With upsets knocking off top teams left and right, Colorado was now ranked #4 nationally. Notre Dame was at the top of the polls, so the stars were aligned for an Orange Bowl rematch. And the final two weeks saw the Buffs position get even stronger.
They took care of business against Oklahoma State 41-22 to move to #2. Now Colorado controlled their national championship destiny. And in the November 17 finale, they hammered mediocre Kansas State 64-3, while Notre Dame was upset at home by Penn State.
Unbelievably, after the 1-1-1 start, Colorado not only had a chance at the national title going into New Year’s Day, they were ranked #1 in the country. Notre Dame’s loss had dropped the Irish to #5. Texas was #3, but a Cotton Bowl humiliation at the hands of Miami ended the Longhorn bid. By the time the Orange Bowl kicked off in prime-time on January 1, the national championship picture was narrowed to Colorado and second-ranked Georgia Tech, the nation’s only unbeaten team at 11-0-1.
The Buffalo offense struggled. Hagen went out just before halftime with a ruptured tendon and the hopes for a title were on the shoulders of Johnson. He was mistake-free and in a game like this that would loom very large. Colorado’s defense was playing well and they were only down 9-3 in the third quarter when the Irish made the game’s key mistake. They fumbled on their own 40. The Buffs recovered. Johnson led a grinding eight-play drive that ended in a touchdown putting Colorado ahead 10-9.
Late in the game Colorado still held that lead when they had to punt it away. Going back to return was Notre Dame’s explosive Raghib “Rocket” Ismail, who’d finished second in the Heisman voting due primarily to his special teams’ prowess. Most observers assumed the ball would be punted away from him and out of bounds.
It wasn’t. Rocket fielded it on his own 9-yard line, made a quick move to the right and got the sideline. 91 yards later he was in the end zone, the biggest punt return in the history of bowl competition. Or so it seemed. A flag was on the ground. Clipping. The play was called back. Colorado hung on and won.
More controversy seemed a fitting end to this Buffalo season, as fans debated whether or not the block by Notre Dame’s Greg Davis was really a clip.
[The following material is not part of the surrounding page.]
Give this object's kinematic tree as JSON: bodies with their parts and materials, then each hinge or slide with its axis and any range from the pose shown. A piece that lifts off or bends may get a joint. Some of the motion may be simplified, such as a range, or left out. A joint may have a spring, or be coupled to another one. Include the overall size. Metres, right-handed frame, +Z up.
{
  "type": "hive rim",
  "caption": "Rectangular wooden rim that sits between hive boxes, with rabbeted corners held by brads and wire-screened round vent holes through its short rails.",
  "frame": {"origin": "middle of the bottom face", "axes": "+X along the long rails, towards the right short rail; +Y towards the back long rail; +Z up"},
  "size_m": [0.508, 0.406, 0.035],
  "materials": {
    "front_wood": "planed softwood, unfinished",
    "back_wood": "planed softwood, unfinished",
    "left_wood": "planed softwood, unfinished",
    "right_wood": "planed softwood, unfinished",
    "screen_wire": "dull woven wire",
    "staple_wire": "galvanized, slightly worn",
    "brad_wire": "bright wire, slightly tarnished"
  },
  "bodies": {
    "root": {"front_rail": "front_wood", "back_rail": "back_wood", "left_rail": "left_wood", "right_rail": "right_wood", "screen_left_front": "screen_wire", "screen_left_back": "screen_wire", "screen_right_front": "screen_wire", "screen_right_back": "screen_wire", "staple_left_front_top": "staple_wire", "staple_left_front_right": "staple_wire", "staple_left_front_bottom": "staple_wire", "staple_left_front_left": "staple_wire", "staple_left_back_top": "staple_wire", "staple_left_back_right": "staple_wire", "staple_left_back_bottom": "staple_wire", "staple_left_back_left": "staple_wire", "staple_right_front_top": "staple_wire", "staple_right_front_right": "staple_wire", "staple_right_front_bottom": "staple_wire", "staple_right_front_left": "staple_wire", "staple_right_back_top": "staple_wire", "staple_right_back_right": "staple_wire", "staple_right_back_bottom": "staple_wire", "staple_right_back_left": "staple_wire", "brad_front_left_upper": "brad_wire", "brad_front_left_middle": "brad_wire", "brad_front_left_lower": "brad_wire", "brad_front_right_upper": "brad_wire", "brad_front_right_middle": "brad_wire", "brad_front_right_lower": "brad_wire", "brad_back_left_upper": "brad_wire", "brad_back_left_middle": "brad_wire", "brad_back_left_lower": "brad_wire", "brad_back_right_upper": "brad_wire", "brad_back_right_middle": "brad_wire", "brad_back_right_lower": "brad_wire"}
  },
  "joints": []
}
There were reminders to the pollsters about the fifth-down. Georgia Tech certainly had public opinion on their side as the writers and coaches went to the polls.
When the final ballots came out, it was a split poll. Colorado won the AP writers’ poll, but the coaches had nudged Georgia Tech into the top spot by a single vote.
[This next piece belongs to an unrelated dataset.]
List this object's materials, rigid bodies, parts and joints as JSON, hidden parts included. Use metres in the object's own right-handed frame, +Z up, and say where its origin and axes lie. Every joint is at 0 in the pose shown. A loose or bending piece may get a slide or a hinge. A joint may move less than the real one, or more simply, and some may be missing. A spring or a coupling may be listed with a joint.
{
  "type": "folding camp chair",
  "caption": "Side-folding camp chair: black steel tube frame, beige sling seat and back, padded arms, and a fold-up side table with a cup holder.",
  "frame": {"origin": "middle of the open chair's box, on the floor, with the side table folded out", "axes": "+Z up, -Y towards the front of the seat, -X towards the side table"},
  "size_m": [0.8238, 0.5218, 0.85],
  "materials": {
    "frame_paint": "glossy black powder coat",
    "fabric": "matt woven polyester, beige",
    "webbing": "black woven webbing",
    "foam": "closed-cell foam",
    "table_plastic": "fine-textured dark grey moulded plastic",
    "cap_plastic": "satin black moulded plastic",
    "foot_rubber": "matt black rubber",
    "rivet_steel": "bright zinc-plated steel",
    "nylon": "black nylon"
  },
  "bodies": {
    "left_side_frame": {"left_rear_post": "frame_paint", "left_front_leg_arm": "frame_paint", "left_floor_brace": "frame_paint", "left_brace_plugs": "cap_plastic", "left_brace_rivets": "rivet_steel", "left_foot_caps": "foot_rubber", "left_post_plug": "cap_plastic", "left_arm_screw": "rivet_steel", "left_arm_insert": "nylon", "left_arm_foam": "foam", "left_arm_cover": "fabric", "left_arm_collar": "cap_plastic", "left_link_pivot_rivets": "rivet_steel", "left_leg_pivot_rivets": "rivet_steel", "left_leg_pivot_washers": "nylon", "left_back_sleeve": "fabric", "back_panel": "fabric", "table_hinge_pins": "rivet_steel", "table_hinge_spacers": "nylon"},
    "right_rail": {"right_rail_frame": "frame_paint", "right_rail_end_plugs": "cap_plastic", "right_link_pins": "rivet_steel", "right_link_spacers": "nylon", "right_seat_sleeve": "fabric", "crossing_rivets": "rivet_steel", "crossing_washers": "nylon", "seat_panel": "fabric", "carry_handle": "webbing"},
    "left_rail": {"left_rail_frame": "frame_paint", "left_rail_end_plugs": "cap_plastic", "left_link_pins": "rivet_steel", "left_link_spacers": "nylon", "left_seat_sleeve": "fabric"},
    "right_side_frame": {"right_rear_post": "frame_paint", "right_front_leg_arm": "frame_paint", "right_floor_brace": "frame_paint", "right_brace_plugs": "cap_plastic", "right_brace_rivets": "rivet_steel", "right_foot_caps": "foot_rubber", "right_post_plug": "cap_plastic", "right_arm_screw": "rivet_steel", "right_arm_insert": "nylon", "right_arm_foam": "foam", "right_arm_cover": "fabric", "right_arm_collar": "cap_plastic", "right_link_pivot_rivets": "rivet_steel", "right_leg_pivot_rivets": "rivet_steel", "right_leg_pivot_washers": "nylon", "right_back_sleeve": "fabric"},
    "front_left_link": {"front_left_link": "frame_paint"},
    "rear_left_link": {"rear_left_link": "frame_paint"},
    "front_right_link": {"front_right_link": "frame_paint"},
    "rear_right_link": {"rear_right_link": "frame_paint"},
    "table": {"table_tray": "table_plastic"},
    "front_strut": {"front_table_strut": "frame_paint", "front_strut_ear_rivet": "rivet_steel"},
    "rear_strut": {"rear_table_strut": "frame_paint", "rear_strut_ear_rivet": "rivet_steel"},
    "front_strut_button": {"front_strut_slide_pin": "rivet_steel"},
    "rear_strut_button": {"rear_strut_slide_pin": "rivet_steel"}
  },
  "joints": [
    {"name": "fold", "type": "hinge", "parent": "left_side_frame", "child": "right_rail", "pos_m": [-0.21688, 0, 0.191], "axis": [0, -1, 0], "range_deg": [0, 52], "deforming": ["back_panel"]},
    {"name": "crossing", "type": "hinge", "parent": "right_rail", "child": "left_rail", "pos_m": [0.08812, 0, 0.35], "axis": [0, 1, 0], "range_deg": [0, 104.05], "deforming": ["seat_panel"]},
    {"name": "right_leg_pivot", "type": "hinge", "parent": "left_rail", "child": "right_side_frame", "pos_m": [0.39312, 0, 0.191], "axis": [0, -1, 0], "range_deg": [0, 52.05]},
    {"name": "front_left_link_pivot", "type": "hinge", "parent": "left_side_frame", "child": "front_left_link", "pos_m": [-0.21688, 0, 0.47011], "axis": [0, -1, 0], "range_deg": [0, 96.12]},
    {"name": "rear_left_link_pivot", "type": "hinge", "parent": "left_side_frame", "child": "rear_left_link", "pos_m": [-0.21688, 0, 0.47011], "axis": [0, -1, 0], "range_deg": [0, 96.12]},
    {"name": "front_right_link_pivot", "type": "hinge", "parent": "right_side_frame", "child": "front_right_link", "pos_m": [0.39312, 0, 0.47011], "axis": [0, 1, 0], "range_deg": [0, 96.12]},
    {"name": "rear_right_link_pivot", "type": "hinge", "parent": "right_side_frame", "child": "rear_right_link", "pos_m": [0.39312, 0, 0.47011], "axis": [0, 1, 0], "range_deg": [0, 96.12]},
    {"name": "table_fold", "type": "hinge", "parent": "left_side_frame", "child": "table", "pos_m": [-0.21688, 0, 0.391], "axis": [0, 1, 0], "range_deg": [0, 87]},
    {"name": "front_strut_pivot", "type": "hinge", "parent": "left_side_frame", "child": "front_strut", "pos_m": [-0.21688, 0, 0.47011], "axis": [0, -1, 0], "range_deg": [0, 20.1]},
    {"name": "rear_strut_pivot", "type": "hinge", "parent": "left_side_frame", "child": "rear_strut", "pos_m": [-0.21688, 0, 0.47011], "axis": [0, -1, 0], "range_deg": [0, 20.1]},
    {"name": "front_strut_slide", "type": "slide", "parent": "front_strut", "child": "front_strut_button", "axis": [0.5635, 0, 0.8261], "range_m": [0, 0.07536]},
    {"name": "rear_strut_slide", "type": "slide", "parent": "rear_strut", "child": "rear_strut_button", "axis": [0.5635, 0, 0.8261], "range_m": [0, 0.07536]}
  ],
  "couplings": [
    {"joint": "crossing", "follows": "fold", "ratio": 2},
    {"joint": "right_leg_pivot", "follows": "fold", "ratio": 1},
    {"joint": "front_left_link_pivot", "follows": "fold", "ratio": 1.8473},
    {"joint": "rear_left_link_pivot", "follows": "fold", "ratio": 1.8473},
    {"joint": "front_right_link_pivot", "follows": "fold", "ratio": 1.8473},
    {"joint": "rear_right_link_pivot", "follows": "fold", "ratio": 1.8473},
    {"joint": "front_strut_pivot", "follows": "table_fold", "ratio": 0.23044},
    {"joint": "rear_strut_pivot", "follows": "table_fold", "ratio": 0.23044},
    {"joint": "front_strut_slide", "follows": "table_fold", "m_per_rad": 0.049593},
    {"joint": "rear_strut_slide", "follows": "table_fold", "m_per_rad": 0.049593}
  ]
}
There are so many areas to unpack in this vote, so I’ll try and keep it brief…
*I’m a Notre Dame fan and the block by Davis—while very close—was a clip, and it was consequential enough to be called. The Colorado victory in the Orange Bowl was “legitimate” so to speak.
*Even had it been a bad call, how far do you go in letting pollsters take matters into their own hands. This is a good segway into my feelings about the officiating debacle in Missouri. It was a massive screwup, but it happened. Once you decide to have pollsters (or in our own day, College Football Playoff committee members) start effectively overturning results, you have chaos. How far do you go in reviewing officiating mistakes after the fact.
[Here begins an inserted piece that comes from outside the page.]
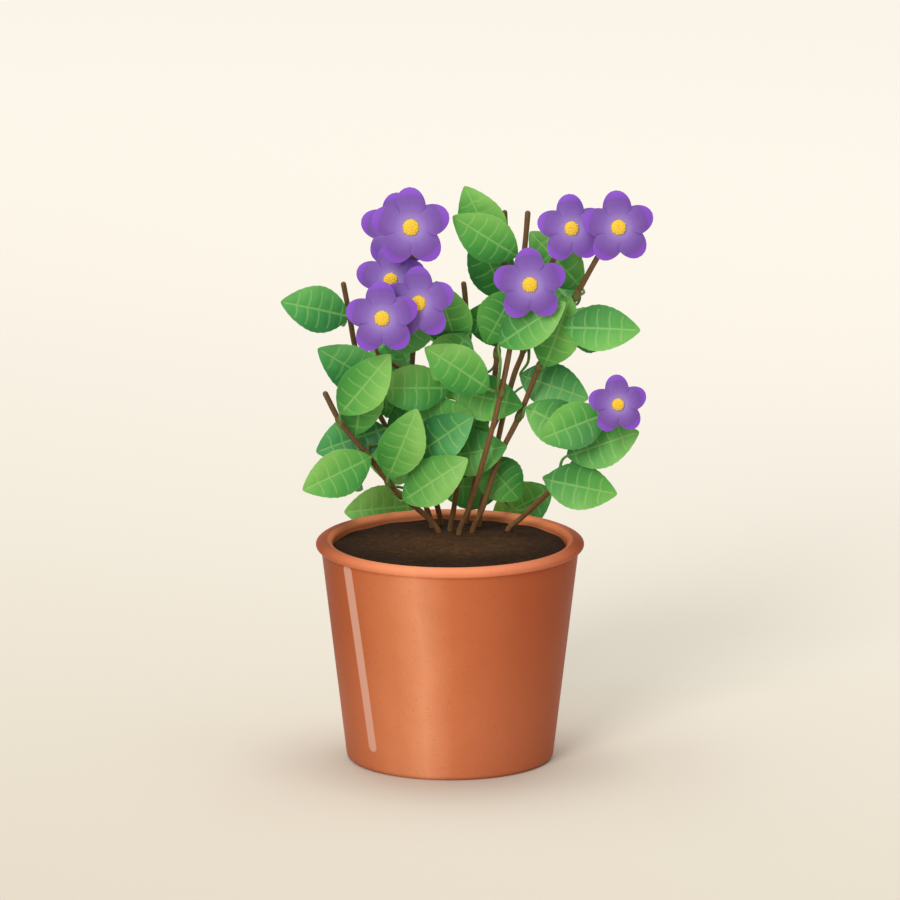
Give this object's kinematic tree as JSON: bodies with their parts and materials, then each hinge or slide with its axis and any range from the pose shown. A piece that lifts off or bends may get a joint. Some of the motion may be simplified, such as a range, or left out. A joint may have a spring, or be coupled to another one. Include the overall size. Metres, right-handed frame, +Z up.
{
  "type": "potted african violet",
  "caption": "A flowering plant in a round glazed terracotta pot full of soil: bare brown stems that carry pointed green leaves and open violet blooms with yellow eyes. It stands on a table.",
  "frame": {"origin": "the centre of the pot's flat underside, in the plane that the pot stands on", "axes": "+Z is up along the pot's own axis, which is also the way to the plant's highest leaf and bloom; -Y is the front, which the blooms face; +X is to the right seen from the front"},
  "size_m": [0.1665, 0.1265, 0.261],
  "materials": {
    "pot": "gloss",
    "soil": "matte",
    "stem": "matte",
    "leaf": "matte",
    "petal": "matte",
    "eye": "matte",
    "calyx": "matte"
  },
  "bodies": {
    "root": {"pot": "pot", "soil": "soil", "stem_left": "stem", "stem_far_left": "stem", "stem_middle": "stem", "stem_back": "stem", "stem_front": "stem", "stem_right": "stem", "stem_inner": "stem", "stem_low_right": "stem", "stem_bloom_bunch": "stem", "leaves_left_top": "leaf", "leaves_left_middle": "leaf", "leaves_left_low": "leaf", "leaves_far_left": "leaf", "leaves_middle_top": "leaf", "leaves_middle": "leaf", "leaves_back_top": "leaf", "leaves_back_upper": "leaf", "leaves_back_middle": "leaf", "leaves_back_low": "leaf", "leaves_front_top": "leaf", "leaves_front": "leaf", "leaves_right_top": "leaf", "leaves_right_middle": "leaf", "leaves_right_low": "leaf", "leaves_inner_top": "leaf", "leaves_inner_low": "leaf", "leaves_low_right": "leaf", "leaves_far_right": "leaf", "leaves_bunch_low": "leaf", "leaves_bunch_middle": "leaf", "bloom_top_left_petals": "petal", "bloom_top_left_eye": "eye", "bloom_top_left_calyx": "calyx", "bloom_top_left_back_petals": "petal", "bloom_top_left_back_eye": "eye", "bloom_top_left_back_calyx": "calyx", "bloom_left_petals": "petal", "bloom_left_eye": "eye", "bloom_left_calyx": "calyx", "bloom_middle_petals": "petal", "bloom_middle_eye": "eye", "bloom_middle_calyx": "calyx", "bloom_front_petals": "petal", "bloom_front_eye": "eye", "bloom_front_calyx": "calyx", "bloom_top_right_petals": "petal", "bloom_top_right_eye": "eye", "bloom_top_right_calyx": "calyx", "bloom_far_right_petals": "petal", "bloom_far_right_eye": "eye", "bloom_far_right_calyx": "calyx", "bloom_right_petals": "petal", "bloom_right_eye": "eye", "bloom_right_calyx": "calyx", "bloom_low_right_petals": "petal", "bloom_low_right_eye": "eye", "bloom_low_right_calyx": "calyx"}
  },
  "joints": []
}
So for anyone who used those reasons to punish Colorado, I would have to strongly disagree. But…I would have still voted for Georgia Tech. The reason being simple—they were a full game better than Colorado in the final record. While the Buffs’ schedule was clearly stronger, the Yellow Jackets did blow out Nebraska in the Citrus Bowl and did win at then-#1 Virginia in November. The schedule strength issue wasn’t enough, in my view, to overturn the record differential.
But whatever your view on the final vote, this much is clear—Colorado had arrived as a national power. Back-to-back trips to the Orange Bowl, consecutive top 5 finishes and now, at long last, a national championship.